• [TASK REQUIREMENTS]: Restate word for word the lines that begin the listing and end with the line holding "whole jar: one".

• [SUPPLIED MATERIAL]:
start

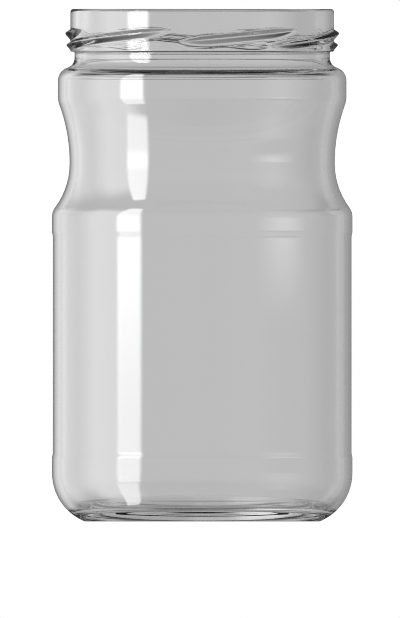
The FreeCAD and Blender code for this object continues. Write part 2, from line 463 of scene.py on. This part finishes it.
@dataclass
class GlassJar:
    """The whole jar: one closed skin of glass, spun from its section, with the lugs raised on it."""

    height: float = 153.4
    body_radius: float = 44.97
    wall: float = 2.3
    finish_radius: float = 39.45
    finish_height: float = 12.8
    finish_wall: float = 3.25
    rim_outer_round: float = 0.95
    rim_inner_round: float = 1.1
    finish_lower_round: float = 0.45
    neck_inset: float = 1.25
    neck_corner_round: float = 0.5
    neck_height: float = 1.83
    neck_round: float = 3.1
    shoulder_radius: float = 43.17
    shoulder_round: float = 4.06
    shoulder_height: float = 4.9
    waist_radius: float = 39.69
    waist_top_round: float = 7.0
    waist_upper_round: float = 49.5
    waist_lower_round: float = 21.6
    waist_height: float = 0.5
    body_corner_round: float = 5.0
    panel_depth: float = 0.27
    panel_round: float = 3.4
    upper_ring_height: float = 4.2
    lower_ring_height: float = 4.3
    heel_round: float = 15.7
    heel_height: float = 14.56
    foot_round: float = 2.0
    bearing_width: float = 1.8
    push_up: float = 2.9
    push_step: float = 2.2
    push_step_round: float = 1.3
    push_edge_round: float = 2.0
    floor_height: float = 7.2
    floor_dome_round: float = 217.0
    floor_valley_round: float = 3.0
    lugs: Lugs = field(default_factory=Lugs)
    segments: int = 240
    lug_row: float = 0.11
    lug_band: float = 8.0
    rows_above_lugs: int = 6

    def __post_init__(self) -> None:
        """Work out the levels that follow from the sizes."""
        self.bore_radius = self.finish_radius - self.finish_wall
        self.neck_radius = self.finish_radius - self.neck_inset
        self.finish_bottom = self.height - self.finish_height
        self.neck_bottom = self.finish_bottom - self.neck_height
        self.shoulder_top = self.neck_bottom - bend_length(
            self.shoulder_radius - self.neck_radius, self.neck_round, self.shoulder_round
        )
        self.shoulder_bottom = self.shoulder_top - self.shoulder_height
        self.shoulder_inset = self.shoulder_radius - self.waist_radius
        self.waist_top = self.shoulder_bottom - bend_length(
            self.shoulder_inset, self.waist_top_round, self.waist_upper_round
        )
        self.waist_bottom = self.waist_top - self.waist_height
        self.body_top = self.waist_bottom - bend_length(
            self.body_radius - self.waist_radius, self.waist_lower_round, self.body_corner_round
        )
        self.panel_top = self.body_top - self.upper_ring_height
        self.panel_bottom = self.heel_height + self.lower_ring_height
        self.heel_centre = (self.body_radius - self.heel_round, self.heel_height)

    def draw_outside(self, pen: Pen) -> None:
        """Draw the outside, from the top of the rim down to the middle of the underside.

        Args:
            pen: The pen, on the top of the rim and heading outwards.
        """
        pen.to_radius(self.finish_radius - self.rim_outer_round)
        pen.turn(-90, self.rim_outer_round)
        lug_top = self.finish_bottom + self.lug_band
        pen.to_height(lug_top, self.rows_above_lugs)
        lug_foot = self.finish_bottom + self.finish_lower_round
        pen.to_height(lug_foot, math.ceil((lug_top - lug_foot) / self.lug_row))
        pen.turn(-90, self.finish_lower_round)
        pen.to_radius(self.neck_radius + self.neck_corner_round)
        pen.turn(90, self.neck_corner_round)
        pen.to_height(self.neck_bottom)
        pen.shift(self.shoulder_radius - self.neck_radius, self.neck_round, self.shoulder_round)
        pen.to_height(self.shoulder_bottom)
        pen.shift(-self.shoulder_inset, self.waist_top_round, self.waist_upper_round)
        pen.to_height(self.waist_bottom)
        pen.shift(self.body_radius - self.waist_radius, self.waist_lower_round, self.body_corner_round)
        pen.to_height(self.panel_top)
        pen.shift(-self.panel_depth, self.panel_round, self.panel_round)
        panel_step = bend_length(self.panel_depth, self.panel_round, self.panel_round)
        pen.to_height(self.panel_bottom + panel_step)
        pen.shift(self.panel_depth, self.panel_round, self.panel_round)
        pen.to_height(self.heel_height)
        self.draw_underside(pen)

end

• [PROBLEM SOLUTION]:
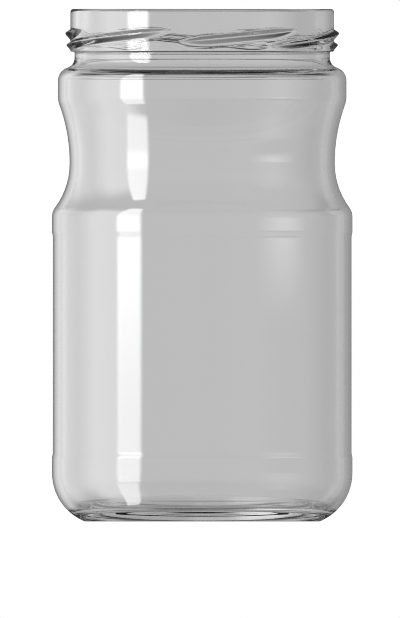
The FreeCAD and Blender code for this object continues. Write part 2, from line 463 of scene.py on. This part finishes it.
@dataclass
class GlassJar:
    """The whole jar: one closed skin of glass, spun from its section, with the lugs raised on it."""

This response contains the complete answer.